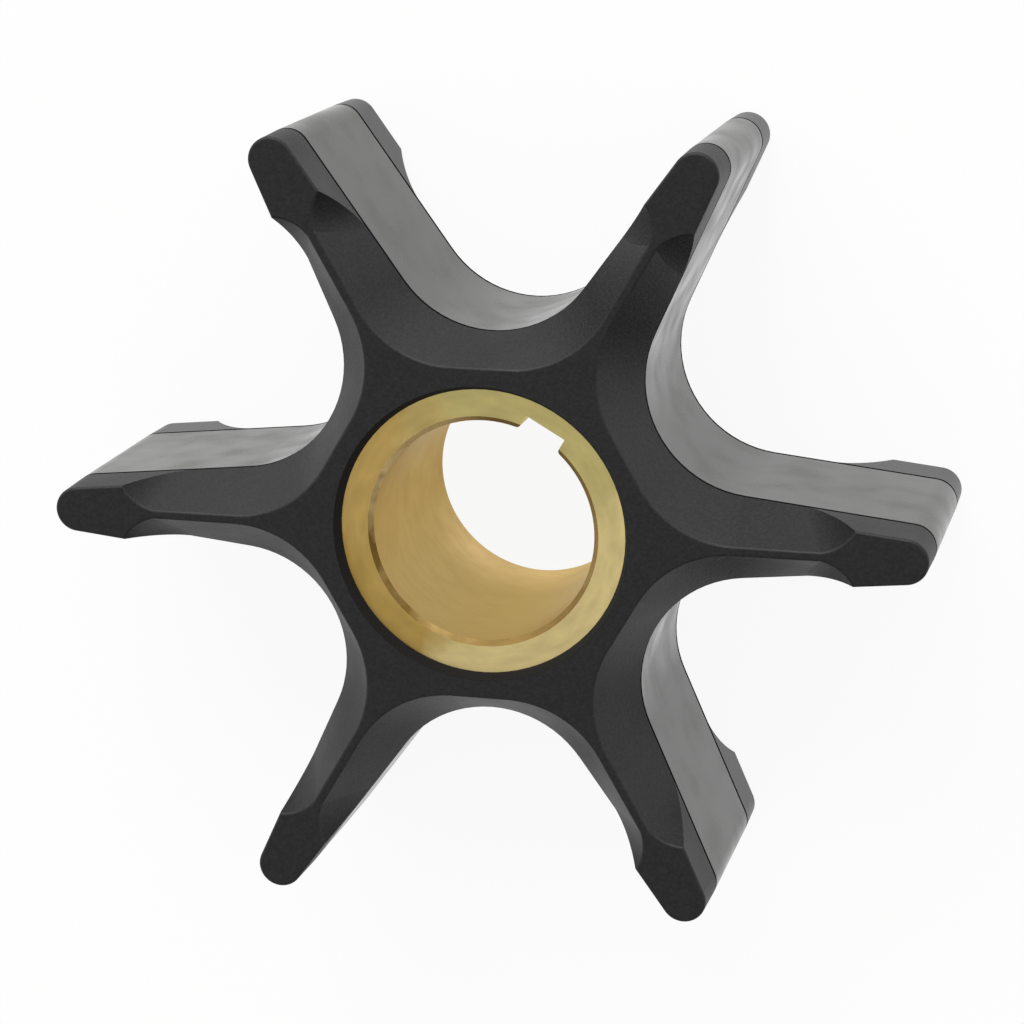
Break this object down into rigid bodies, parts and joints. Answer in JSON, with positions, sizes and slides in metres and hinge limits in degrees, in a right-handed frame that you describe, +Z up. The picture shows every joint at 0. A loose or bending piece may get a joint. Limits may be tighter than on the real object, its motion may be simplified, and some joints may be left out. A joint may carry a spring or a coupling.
{
  "type": "pump impeller",
  "caption": "Black moulded rubber pump impeller with straight round-tipped vanes relieved on both faces, bonded round a turned brass bush with a keyway",
  "frame": {"origin": "on the axis of the bore, in the plane of the lower face the part rests on", "axes": "+Z runs up along the bore axis; +X runs through the middle of one vane; the keyway lies 60 degrees from +X towards +Y"},
  "size_m": [0.079, 0.069, 0.0273],
  "materials": {
    "rubber": "fine matte moulded skin",
    "brass": "fine turned"
  },
  "bodies": {
    "root": {"rubber_vane_wheel": "rubber", "brass_insert": "brass"}
  },
  "joints": []
}
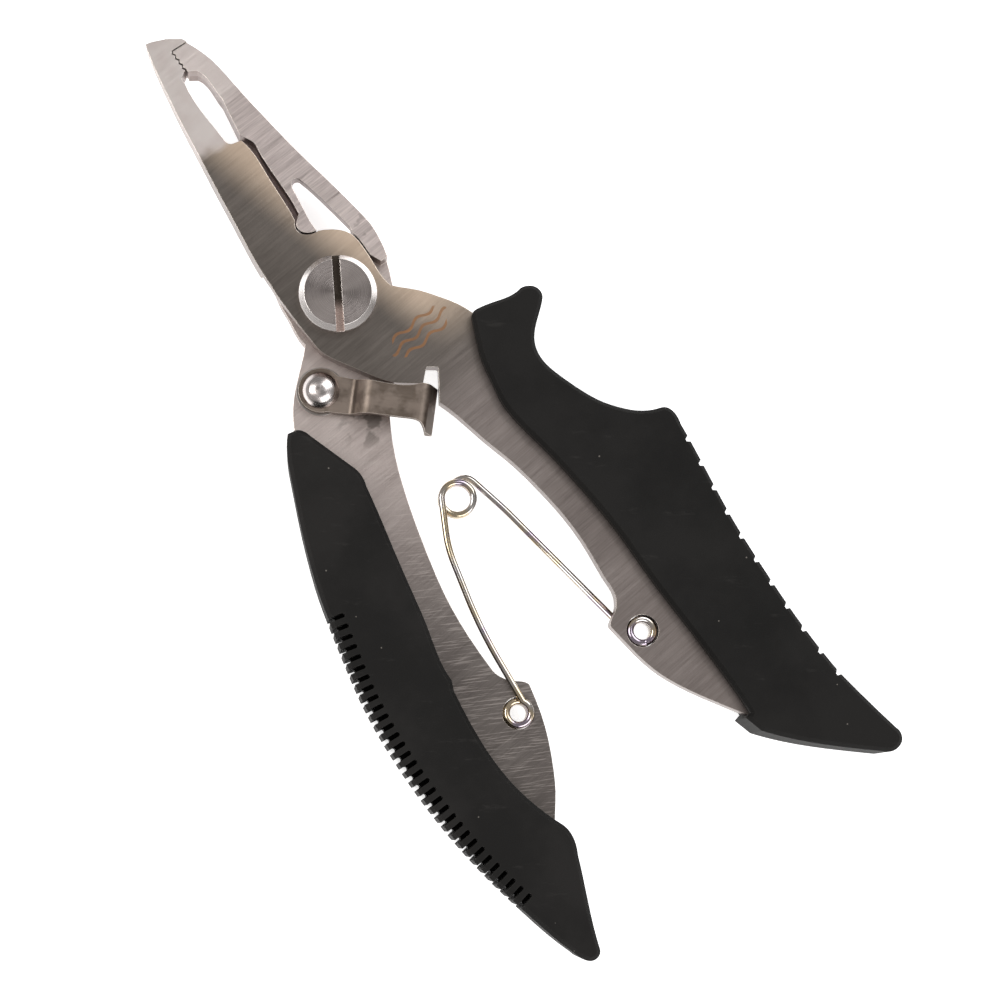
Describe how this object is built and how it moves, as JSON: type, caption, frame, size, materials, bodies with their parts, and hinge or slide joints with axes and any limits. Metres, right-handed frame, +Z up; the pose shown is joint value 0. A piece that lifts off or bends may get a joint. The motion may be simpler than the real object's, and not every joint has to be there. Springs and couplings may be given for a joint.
{
  "type": "fishing pliers",
  "caption": "Split-ring fishing pliers: two lapped steel plates on a slotted pivot screw, rubber grips, a wire opening spring and a swinging latch.",
  "frame": {"origin": "on the pivot axis, in the plane that the pliers rest on: the nut's outer face and the grips' back faces", "axes": "+Y towards the nose, +X towards the front plate's handle, +Z up out of the pivot screw's head"},
  "size_m": [0.0542, 0.1286, 0.009],
  "materials": {
    "blade_steel": "cross-brushed stainless plate, brighter at the thinned nose",
    "turned_steel": "turned stainless with concentric tool marks and a bright bevel",
    "washer_steel": "plain stainless washer",
    "latch_steel": "folded strip, satin with brighter bend lines",
    "spring_wire": "polished spring wire",
    "grip_rubber": "matt black moulded rubber with faint dust and scuffs"
  },
  "bodies": {
    "rear_lever": {"rear_plate": "blade_steel", "rear_grip": "grip_rubber", "pivot_screw": "turned_steel", "pivot_nut": "turned_steel", "pivot_washer": "washer_steel", "latch_washer": "washer_steel", "latch_rivet": "turned_steel", "rivet_washer": "washer_steel"},
    "front_lever": {"front_plate": "blade_steel", "front_grip": "grip_rubber"},
    "latch": {"latch_lever": "latch_steel"},
    "spring_rear": {"spring_rear_arm": "spring_wire"},
    "spring_front": {"spring_front_arm": "spring_wire"}
  },
  "joints": [
    {"name": "jaw_pivot", "type": "hinge", "parent": "rear_lever", "child": "front_lever", "pos_m": [0, 0, 0], "axis": [0, 0, 1], "range_deg": [0, 22], "stiffness_Nm_per_rad": 0.5, "springref_deg": 68.75},
    {"name": "latch_swing", "type": "hinge", "parent": "rear_lever", "child": "latch", "pos_m": [-0.00861, -0.00865, 0], "axis": [0, 0, 1], "range_deg": [-30, 4]},
    {"name": "spring_rear_pivot", "type": "hinge", "parent": "rear_lever", "child": "spring_rear", "pos_m": [-0.0115, -0.05644, 0], "axis": [0, 0, 1], "range_deg": [-17, 1], "deforming": ["spring_rear_arm"]},
    {"name": "spring_coil", "type": "hinge", "parent": "spring_rear", "child": "spring_front", "pos_m": [-0.00222, -0.02983, 0], "axis": [0, 0, 1], "range_deg": [-1, 52], "deforming": ["spring_front_arm"]}
  ],
  "couplings": [
    {"joint": "spring_rear_pivot", "follows": "jaw_pivot", "ratio": -0.71607},
    {"joint": "spring_coil", "follows": "jaw_pivot", "ratio": 2.3157}
  ]
}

■ REQUIRED TASK
Copy all lines from the material that contain "this".

■ WORKED SOLUTION
Break this object down into rigid bodies, parts and joints. Answer in JSON, with positions, sizes and slides in metres and hinge limits in degrees, in a right-handed frame that you describe, +Z up. The picture shows every joint at 0. A loose or bending piece may get a joint. Limits may be tighter than on the real object, its motion may be simplified, and some joints may be left out. A joint may carry a spring or a coupling.
Describe how this object is built and how it moves, as JSON: type, caption, frame, size, materials, bodies with their parts, and hinge or slide joints with axes and any limits. Metres, right-handed frame, +Z up; the pose shown is joint value 0. A piece that lifts off or bends may get a joint. The motion may be simpler than the real object's, and not every joint has to be there. Springs and couplings may be given for a joint.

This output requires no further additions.